Now, there is an old saying, "Faerie folks are in old oakes." The woodland fairies are nature spirits who live on Oak Hill. The fairies watched over the children as they played. The children thought it was the wind whistling in their ears when Lark, the music fairy, sang for them. Blossom, the flower fairy, led them to a patch of lilies-of-the-valley so they could pick sweet-smelling bouquets for their mothers. Glimmer, the magician fairy, sometimes played tricks on them. If the children removed their hats and gloves, he would hide them in the strangest places (but he almost always let the children find their things before it was time to go home).
During their growing-up years, the children never actually saw the fairies, but they always had fun and always felt safe on Oak Hill. The years passed, and there came a time when the last child left the beautiful land to make her own farm and garden way of life. The fairies knew that was the way of the world, but they were lonely without the children to play with.

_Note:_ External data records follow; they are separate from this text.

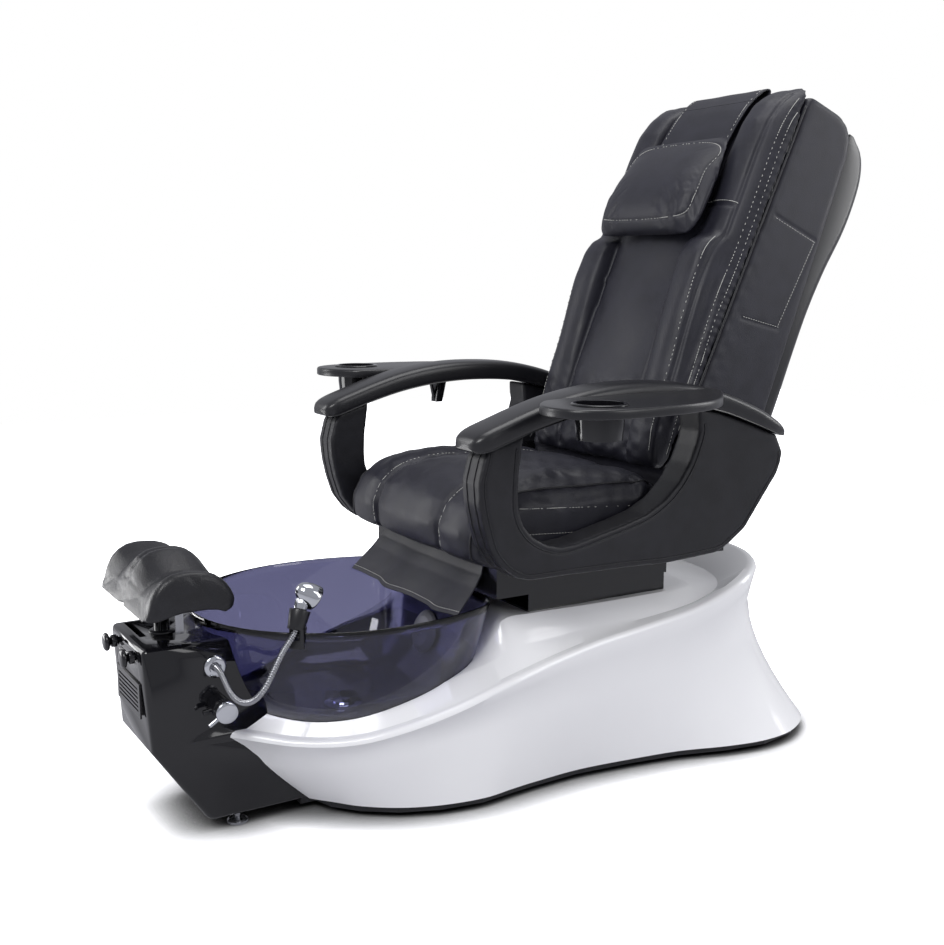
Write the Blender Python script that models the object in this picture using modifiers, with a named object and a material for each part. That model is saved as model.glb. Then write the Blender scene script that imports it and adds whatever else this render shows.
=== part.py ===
"""Pedicure spa chair: moulded base with a clear foot basin, service console with footrest,
taps and hand spray, and a leather massage chair on rails.

Metres, +Z up. The floor is z = 0, the footrest is towards -Y, the sitter's left is +X.
The origin is on the floor under the middle of the whole chair.
"""

import math

import bmesh
import bpy
import numpy as np
from mathutils import Matrix, Vector

# ---------------------------------------------------------------- driving dimensions
CLEARANCE = 0.0005          # between pieces that rest on or pass each other
SLIDE_FIT = 0.0004          # round rods and pins in their bores, on the radius
MIDDLE_Y = 0.047            # middle of the chair's length; everything is moved back by it

# base
SHELL_WALL = 0.005          # moulded glass fibre
SHELL_FOOT_Z = 0.022        # lower edge of the white shell above the floor
PLATEAU_Z = 0.340           # flat island that carries the rail box
FOOT_DISC_RADIUS = 0.019    # levelling feet
FOOT_DISC_HEIGHT = 0.008
FOOT_STEM_RADIUS = 0.005
PAN_THICKNESS = 0.012       # black base pan inside the shell

# console
CONSOLE_HALF_WIDTH = 0.100
CONSOLE_WALL = 0.005
CONSOLE_TOP_Z = 0.352
CONSOLE_FRONT_Y = -0.715
CONSOLE_ROUND = 0.010       # rounded outer edges
POST_Y = -0.650             # footrest post
POST_RADIUS = 0.014
POST_TRAVEL = 0.080
KNOB_X = 0.055
KNOB_Z = 0.331
KNOB_FRONT_Y = -0.741
KNOB_DISC_RADIUS = 0.0165
KNOB_STEM_RADIUS = 0.0055
KNOB_TRAVEL = 0.008
DRAIN_KNOB_TRAVEL = 0.020
GRILLE_HALF_WIDTH = 0.070
GRILLE_LOW_Z = 0.223
GRILLE_HIGH_Z = 0.285
HOSE_Y, HOSE_Z = -0.589, 0.305      # hose flange on the console's side
HOSE_RADIUS = 0.0055
MIXER_Y, MIXER_Z = -0.588, 0.237    # mixing valve on the console's side
MIXER_BODY_RADIUS = 0.0185
MIXER_DISC_RADIUS = 0.0200

# basin
BASIN_CENTRE_Y = -0.300
BASIN_HALF_WIDTH = 0.265
BASIN_FRONT = 0.288         # rim from the centre to the front
BASIN_REAR_AXIS = 0.350     # rear half axis before the flat wall cuts it
BASIN_FLAT_WALL = 0.218     # centre to the flat rear wall, at the rim
BASIN_RIM_Z = 0.377
BASIN_FLOOR_Z = 0.150
BASIN_WALL = 0.005
DRAIN_RADIUS = 0.032
JET_X, JET_AXIS_Y, JET_Z = -0.015, -0.107, 0.262
JET_RADIUS = 0.044
JET_HOLE_RADIUS = 0.026

# rails and seat
RAIL_HALF_WIDTH = 0.200
RAIL_LOW_Z = PLATEAU_Z + CLEARANCE
RAIL_HIGH_Z = 0.382
RAIL_FRONT_Y, RAIL_REAR_Y = -0.003, 0.328
RAIL_WALL = 0.003
SEAT_SLIDE_BACK = 0.030
SEAT_SLIDE_FORWARD = -0.080
SEAT_FRAME_TOP_Z = 0.446
SEAT_FRAME_LOW_Z = 0.388
SEAT_REAR_Y = 0.285

# backrest
BACK_PIVOT_Y, BACK_PIVOT_Z = 0.345, 0.475
BACK_TILT = math.radians(21.5)      # from vertical at rest
BACK_HALF_WIDTH = 0.245
RECLINE_LEVER = 0.055               # pivot to the actuator's pin

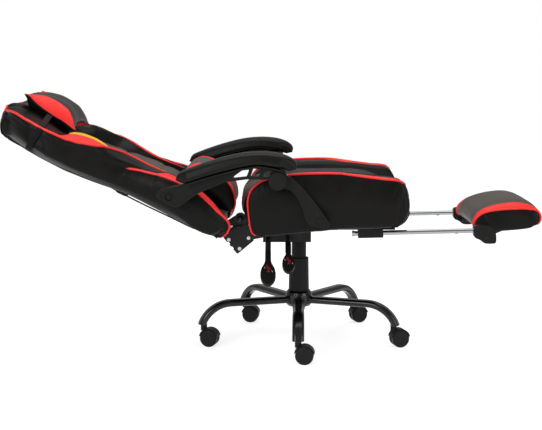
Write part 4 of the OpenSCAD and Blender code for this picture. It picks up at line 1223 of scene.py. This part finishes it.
    def build(self) -> None:
        """Makes every soft piece of the backrest."""
        middle = self.middle_pad().build()
        stuff(middle, 3.0, 7)
        settle(middle, "backrest", "black_upholstery", 0.8, "back_panel", "back_shell")
        for side in Side:
            pad = self.wing(side)
            piece = pad.build()
            stuff(piece, 2.0, 5)
            settle(piece, "backrest", "black_upholstery", 0.85, f"back_wing_{side.word}")
            upper = sewn_cord(pad, "shoulder_piping", f"shoulder_piping_{side.word}", 3.8, 190, 744,
                              0.17)
            settle(upper, "backrest", "black_upholstery")
            lower = sewn_cord(pad, "lobe_piping", f"lobe_piping_{side.word}", 3.8, -100, 346)
            settle(lower, "backrest", "black_upholstery")
        pillow = self.headrest().build()
        stuff(pillow, 4.0, 8)
        settle(pillow, "backrest", "headrest_fabric", 0.9, "headrest_pillow")
        lumbar = self.lumbar()
        piece = lumbar.build()
        stuff(piece, 4.0, 8)
        self.yielding(settle(piece, "backrest", "black_upholstery", 0.9, "lumbar_pillow"))
        for side in Side:
            cord = sewn_cord(lumbar, f"{side.word}_rim", f"lumbar_piping_{side.word}", 2.6)
            self.yielding(settle(cord, "backrest", "black_upholstery"))
        span = np.array([128.0, 100.0, 50.0, 0.0, -50.0, -100.0, -128.0])
        edge = DATUM.back(np.full(7, 70.0), np.full(7, 749.5), span)
        rims = [self.wing(side).rail_line("shoulder_piping", 1.2 * MM, 290, 744)[-1]
                for side in (Side.LEFT, Side.RIGHT)]
        line = flowing([tuple(p) for p in (rims[0], *edge, rims[1])], 60)
        settle(tube("head_piping", line, 3.8 * MM, RED_PIPING), "backrest", "black_upholstery")
        self.straps()


# ---------------------------------------------------------------- armrests and footrest


@dataclass(frozen=True)
class Armrest:
    """One armrest's pad: a long padded bow, pointed at the rear and rounded in front."""

    side: Side
    top: tuple = ((-366, 548), (-358, 565), (-340, 576), (-264, 603), (-186, 623), (-125, 629), (-75, 626),
                  (-42, 617), (-23, 606), (-14, 593), (-16, 579))
    under: tuple = ((-364, 545), (-335, 538), (-264, 560), (-176, 583), (-125, 590), (-75, 583), (-50, 577),
             (-30, 572))

    def pad(self) -> SewnPad:
        """Draws the pad with its long side seams.

        Returns:
            The drawn pad, not yet made.
        """
        rails = (
            Rail("inner_under", ((0, 0.08),), ((-366, 290), (-330, 270), (-60, 266), (-14, 280)), 4,
                 ((0, 2),), 0, 0.2),
            Rail("inner_seam", ((0, 0.5),), ((-366, 286), (-330, 266), (-60, 262), (-14, 276)), 5,
                 ((0, 3),), 0, 0.4, True),
            Rail("inner_top", ((0, 0.93),), ((-366, 294), (-330, 280), (-60, 277), (-14, 286)), 5),
            Rail("top", ((0, 1.0),), ((0, 303.5),), 5),
            Rail("outer_top", ((0, 0.93),), ((-366, 313), (-330, 327), (-60, 330), (-14, 321)), 5,
                 ((0, 3),), 0),
            Rail("outer_seam", ((0, 0.5),), ((-366, 321), (-330, 341), (-60, 345), (-14, 331)), 4,
                 ((0, 2),), 0, 0.4, True),
            Rail("outer_under", ((0, 0.08),), ((-366, 317), (-330, 337), (-60, 341), (-14, 327)), 4,
                 ((0, 0),), 0, 0.2),
            Rail("under", ((0, 0.0),), ((0, 303.5),), 4),
        )
        return SewnPad(f"arm_pad_skin_{self.side.word}", self.top, self.under, rails, DATUM.seat,
                       Axis.FORWARD, (ARM_SKIN,), self.side, 110, 0.03)

    def build(self) -> None:
        """Makes the pad and sets it on its arm."""
        piece = self.pad().build()
        settle(piece, f"armrest_{self.side.word}", "arm_pad_foam", 0.8, f"arm_pad_{self.side.word}")


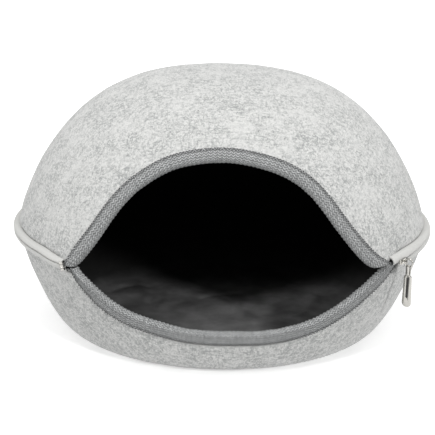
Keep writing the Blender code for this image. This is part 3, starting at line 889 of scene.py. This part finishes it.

Then, one day, Glimmer had an idea. He said, "Let's make a special garden for children. We can borrow things from the old farm and garden and bring them up here to Oak Hill. We'll need a little magic to make it happen, but I know we can do it! We'll call our garden Enchanted Woods." And so they did.
From the Fairie Gardens.....
Glimmer is the magician fairy. He cleared a passageway beneath the large 'Winterthur' azaleas so you could discover the gigantic face of the Green Man peering up from the ground. Each spring, he wakes the earth from its long winter slumber, and the world becomes green again. Be extra careful at the Forbidden Fairy Ring. It's a circle of mushrooms left by the fairies when they danced at night. Never, ever step inside a fairy ring-if you do, you might disappear into the fairy land…unless, of course, that's what you want to do!!!
And so, dear children, that's the story of how my friends and I made Enchanted Woods.
Remember--when you come to play in the garden, you'll never be alone.